Mantas Matukaitis, Volfas Engelman’s Marketing Manager, said he could not confirm the evidence gathered by Surajev regarding the export of the company’s products to Russia. According to him, the company has ceased its exports to the country in two phases.

“The first phase was at the beginning of March when we stopped selling beer directly to Russia,” Matukaitis said.

“The second phase was when there were reports in the media that our beer with dates after the outbreak of the war was still there. Then, in June, we closed the first such channel,” he added.

According to him, Volfas Engelman terminated its relations with distributor Lukritma even before Surajev exposed that the company was still exporting Lithuanian beer to Russia.

“We have already figured out how our products got to the Russian market based on the numbering of the products. We have terminated relations with the distributors who re-exported our beer to Russia,” Matukaitis said.

Volfas Engelman has been working with Lukritma for 10 years. The wholesale and export company has transported beer production to the United Kingdom, Ireland, Poland, and other countries.

Lukritma shipped Volfas Engelman’s production to Russia without the company’s permission, according to Matukaitis.

He said that attempts are being made to combat so-called parallel exports, but it is not easy.

“There are always people who want to make a profit, and with open borders with Russia in certain countries, there is no way to ensure 100 percent that products don’t go there,” Matukaitis said.

Surajev’s investigation also captured Volfas Engelman beer being loaded on the Lithuanian logistics company Girteka’s trucks with Russian plates.

“The company is involved in freight transport. It is no secret that the company still has some traffic to Russia,” said Simonas Bartkus, Girteka’s spokesperson.
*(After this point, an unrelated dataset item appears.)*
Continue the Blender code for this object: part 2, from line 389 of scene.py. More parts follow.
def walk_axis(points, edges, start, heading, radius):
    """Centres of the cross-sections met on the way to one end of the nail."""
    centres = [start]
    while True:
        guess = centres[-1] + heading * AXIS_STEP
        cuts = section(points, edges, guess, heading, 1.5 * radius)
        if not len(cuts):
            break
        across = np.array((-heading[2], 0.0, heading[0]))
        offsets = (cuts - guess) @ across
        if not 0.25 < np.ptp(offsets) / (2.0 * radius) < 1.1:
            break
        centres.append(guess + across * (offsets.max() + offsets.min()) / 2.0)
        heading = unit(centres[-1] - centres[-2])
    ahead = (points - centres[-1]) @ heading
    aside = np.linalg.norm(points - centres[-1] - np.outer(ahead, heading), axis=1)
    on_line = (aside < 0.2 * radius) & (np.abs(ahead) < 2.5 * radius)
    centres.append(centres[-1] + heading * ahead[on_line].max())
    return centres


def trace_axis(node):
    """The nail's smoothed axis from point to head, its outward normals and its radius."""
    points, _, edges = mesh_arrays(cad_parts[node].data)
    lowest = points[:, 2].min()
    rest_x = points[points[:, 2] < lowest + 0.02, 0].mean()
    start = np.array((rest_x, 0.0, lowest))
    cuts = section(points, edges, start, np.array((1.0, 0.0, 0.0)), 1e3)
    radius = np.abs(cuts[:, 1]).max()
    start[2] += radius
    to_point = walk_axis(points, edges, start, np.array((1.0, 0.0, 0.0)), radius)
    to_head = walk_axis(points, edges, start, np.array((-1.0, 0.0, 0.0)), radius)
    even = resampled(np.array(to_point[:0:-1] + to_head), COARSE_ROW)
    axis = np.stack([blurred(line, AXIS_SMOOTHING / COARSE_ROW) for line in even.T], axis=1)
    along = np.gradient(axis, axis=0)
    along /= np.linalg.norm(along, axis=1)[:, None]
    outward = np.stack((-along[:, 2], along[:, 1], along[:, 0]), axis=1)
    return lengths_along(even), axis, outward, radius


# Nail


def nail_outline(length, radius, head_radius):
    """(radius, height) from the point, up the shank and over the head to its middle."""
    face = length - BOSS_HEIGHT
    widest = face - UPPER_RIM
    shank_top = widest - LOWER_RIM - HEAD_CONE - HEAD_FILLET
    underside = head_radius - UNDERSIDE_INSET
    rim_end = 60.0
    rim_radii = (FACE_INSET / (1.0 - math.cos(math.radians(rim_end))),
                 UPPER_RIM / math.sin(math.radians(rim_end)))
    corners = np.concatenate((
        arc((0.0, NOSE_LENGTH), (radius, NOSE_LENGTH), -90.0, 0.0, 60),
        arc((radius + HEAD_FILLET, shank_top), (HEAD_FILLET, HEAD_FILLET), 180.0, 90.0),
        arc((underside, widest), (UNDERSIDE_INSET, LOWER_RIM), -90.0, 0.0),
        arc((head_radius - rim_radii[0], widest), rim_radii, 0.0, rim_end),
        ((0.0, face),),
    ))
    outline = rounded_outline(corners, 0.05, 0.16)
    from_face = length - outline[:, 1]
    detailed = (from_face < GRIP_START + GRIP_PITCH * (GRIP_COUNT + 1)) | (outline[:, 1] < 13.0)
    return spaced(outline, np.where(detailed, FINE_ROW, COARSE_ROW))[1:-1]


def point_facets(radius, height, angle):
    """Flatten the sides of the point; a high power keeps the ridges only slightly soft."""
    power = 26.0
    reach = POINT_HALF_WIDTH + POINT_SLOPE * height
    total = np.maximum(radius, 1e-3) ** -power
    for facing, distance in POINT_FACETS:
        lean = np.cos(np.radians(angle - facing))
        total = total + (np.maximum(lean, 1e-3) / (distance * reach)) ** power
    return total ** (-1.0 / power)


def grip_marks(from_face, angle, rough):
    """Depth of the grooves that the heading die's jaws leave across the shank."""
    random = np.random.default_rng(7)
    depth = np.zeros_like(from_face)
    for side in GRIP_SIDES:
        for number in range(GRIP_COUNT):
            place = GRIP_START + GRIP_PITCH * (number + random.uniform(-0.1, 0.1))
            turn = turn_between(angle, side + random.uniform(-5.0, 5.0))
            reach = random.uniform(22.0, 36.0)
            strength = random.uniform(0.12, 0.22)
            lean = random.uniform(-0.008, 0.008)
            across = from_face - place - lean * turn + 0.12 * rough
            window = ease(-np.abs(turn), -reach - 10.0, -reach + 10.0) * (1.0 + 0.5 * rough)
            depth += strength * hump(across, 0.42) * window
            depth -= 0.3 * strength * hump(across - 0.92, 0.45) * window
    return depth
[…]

“We mainly work with multinationals that continue their activities [in Russia]. Some of our cargo to and from Russia continues to travel, as is the case with most transport companies,” he added.

Asked whether this means that Lithuanian beer also goes to Russia via Girteka, Bartkus said that “this may be the case”.
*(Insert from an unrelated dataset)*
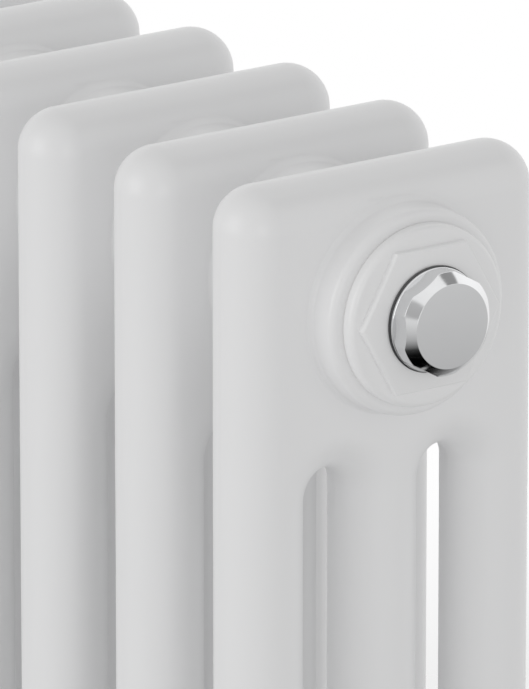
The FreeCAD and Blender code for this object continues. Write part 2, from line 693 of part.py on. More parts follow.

“As I said, we are involved in transport operations with various customers. These goods include food and beverages, which are probably the main categories of goods that are currently still travelling between Europe and Russia,” he said.

Economist Aleksandras Izgorodinas also said that, based on official statistics, exports from Lithuania to Russia continue to flow.

“In March-July last year, exports of Lithuanian goods to Russia amounted to 150 million euros. In March-July this year, exports to Russia amounted to 62 million euros. Yes, it has decreased, compared to the same period last year, but it is still happening,” the economist said.